So I have a favorite dish - if you ever spot me at a restaurant, the odds are good I'll order this dish. I love how you can hear it still sizzling as it leaves the kitchen and all eyes turn to the server as he or she brings you your fajita. It's almost as if everyone else wishes they had ordered one, too. Give me a fajita and I'll tell you if a restaurant is any good.
Going out to eat - well, it's just something that we haven't really done for years. Eating around our various food allergies is a hassle that we find too frustrating to deal with. You never know whether or not their kitchens are sources of cross-contamination or straight up contamination because of how they prepare their recipes. Between dairy and gluten-containing foods, that makes a significant portion of restaurant fare too risky.

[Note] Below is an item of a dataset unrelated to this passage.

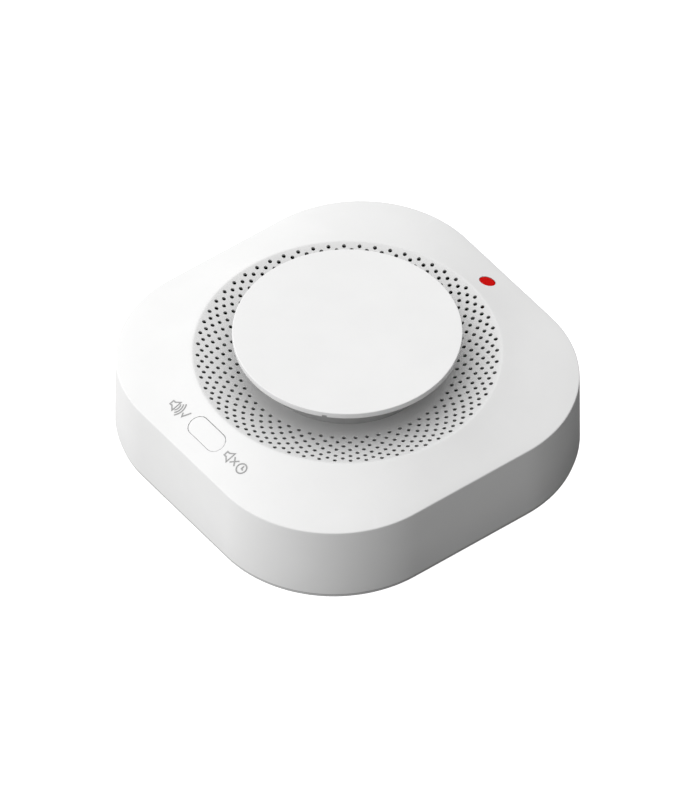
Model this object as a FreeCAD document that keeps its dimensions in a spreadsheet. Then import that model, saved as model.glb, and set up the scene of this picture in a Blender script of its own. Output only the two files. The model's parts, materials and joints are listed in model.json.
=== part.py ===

Needless to say, it's been awhile since I've had the deliciousness, so I decided to make one. I thought I had all the necessary spices on hand, but turns out we had no parsley. So I had to peruse the internet for a fajita spice mix that didn't have parsley or cayenne. Savory is tasty, hot and spicy ... not so much for me anyway. Once the spice team was assembled, I set it aside and got to work on my onion. I had stashed it in the freezer for fifteen minutes and then opted to cut it under a vent - the theory was that this would keep my eyes from the misery. It didn't work as well as I would have liked and cutting the onion was a little agonizing. Fortunately, both of the peppers were easy enough to cut up. I opted to cut the onions and the peppers (red and yellow, for color) in long strips. That's just how I like my fajita. I set them aside.
I whacked the chicken with a kitchen hammer for a few minutes and proceed to cut it into strips as well. I put them in a pan with coconut oil and doused them with half of the spice mix. I had the heat up fairly high to make sure everything was sizzling and kept stirring them to get them cooked through and covered with those spices. Then I put them aside and brought back the onions and the peppers with the rest of the spices and kept stirring them to get them cooked through. I might have eaten a bit of pepper and a bit of onion to test for done-ness towards the end there. I kept the plating simple, putting a pile of the peppers and onions and topping them with the chicken.
Then came the test - eating the deliciousness ... and I was not disappointed. I made a fajita and it was good. I can do this.